_Description of the task_: Transcribe only the part of the listing below that begins at the line containing "Turn this picture" and runs to its final line, keeping both ends.

══ Exercise materials

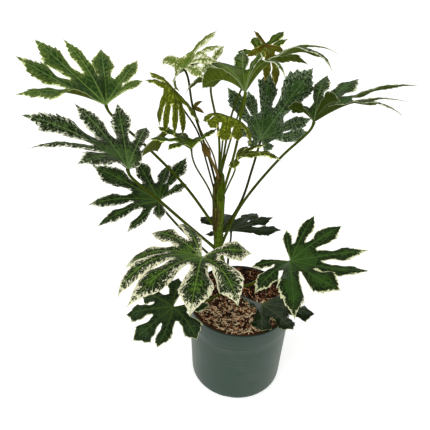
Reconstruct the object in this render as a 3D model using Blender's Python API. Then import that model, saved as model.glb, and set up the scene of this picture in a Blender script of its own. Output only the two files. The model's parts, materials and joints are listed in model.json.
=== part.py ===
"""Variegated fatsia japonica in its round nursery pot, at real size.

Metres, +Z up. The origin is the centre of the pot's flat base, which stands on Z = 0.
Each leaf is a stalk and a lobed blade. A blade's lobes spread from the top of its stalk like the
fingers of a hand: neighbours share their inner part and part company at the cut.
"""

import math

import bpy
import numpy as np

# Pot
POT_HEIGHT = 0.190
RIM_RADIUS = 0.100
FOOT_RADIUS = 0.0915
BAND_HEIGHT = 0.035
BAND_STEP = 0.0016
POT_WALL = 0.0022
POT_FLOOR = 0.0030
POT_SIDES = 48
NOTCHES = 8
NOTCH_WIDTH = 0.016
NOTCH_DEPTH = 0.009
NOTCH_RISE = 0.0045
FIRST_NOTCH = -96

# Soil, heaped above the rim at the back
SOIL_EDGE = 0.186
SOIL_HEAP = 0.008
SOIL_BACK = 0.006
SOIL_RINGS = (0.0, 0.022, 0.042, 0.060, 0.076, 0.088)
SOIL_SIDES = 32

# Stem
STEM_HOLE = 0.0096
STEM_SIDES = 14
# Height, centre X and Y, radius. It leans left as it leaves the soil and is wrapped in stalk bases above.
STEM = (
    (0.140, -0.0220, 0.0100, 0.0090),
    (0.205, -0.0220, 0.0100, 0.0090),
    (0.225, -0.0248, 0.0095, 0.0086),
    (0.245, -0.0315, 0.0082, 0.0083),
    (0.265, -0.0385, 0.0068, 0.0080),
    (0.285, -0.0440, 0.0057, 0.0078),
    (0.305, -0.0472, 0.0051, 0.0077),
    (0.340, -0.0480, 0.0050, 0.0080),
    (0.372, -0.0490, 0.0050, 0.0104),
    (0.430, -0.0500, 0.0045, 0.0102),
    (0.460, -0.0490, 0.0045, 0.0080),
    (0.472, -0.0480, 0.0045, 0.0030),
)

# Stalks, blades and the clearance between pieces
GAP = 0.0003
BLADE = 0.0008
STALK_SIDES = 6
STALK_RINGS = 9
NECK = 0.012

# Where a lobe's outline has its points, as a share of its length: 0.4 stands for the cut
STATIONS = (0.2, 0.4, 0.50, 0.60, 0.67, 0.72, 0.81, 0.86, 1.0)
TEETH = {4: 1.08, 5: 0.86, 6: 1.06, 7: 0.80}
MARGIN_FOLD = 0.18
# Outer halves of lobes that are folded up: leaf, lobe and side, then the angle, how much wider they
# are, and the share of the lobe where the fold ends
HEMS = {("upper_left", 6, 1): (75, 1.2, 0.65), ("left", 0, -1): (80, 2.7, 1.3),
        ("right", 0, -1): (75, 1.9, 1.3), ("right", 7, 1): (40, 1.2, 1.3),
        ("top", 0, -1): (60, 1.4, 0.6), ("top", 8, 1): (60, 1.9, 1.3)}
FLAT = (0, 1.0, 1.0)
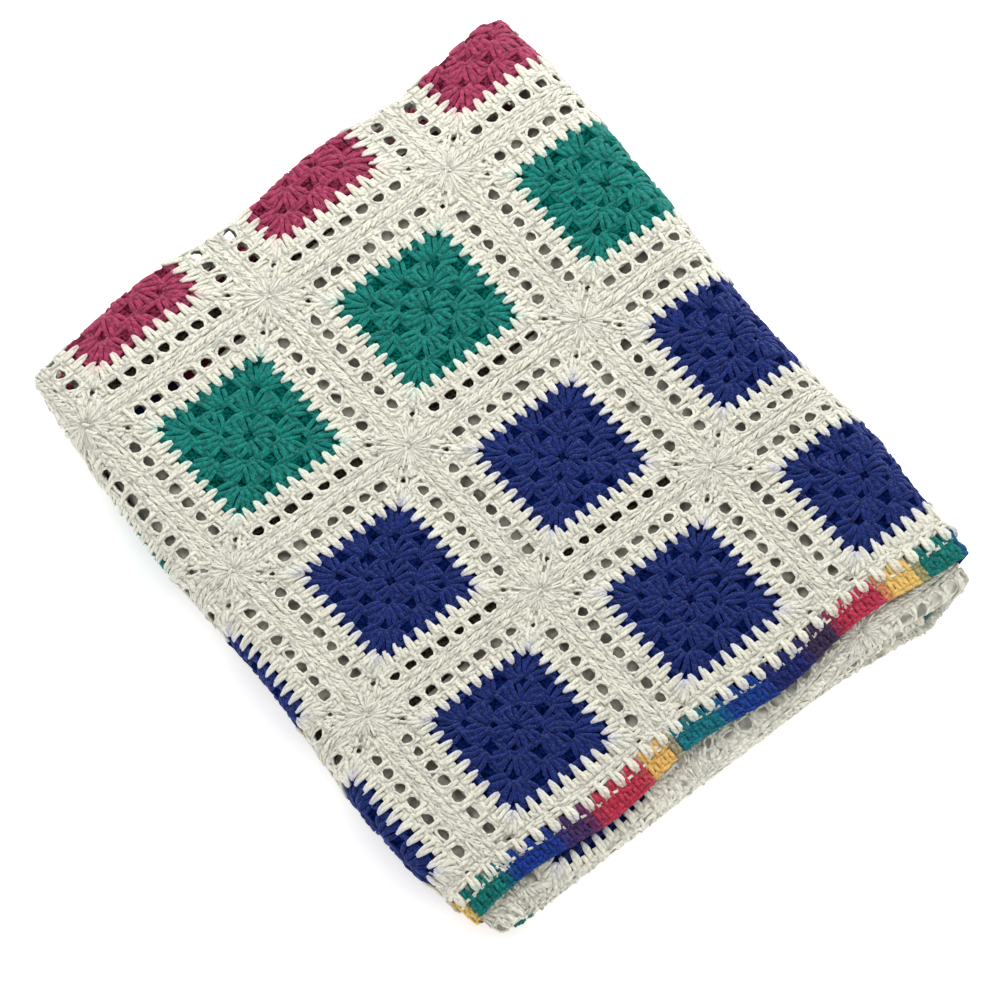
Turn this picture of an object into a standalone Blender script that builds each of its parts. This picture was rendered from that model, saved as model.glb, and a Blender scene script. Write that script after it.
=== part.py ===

════

_Exercise answer_:
Turn this picture of an object into a standalone Blender script that builds each of its parts. This picture was rendered from that model, saved as model.glb, and a Blender scene script. Write that script after it.
=== part.py ===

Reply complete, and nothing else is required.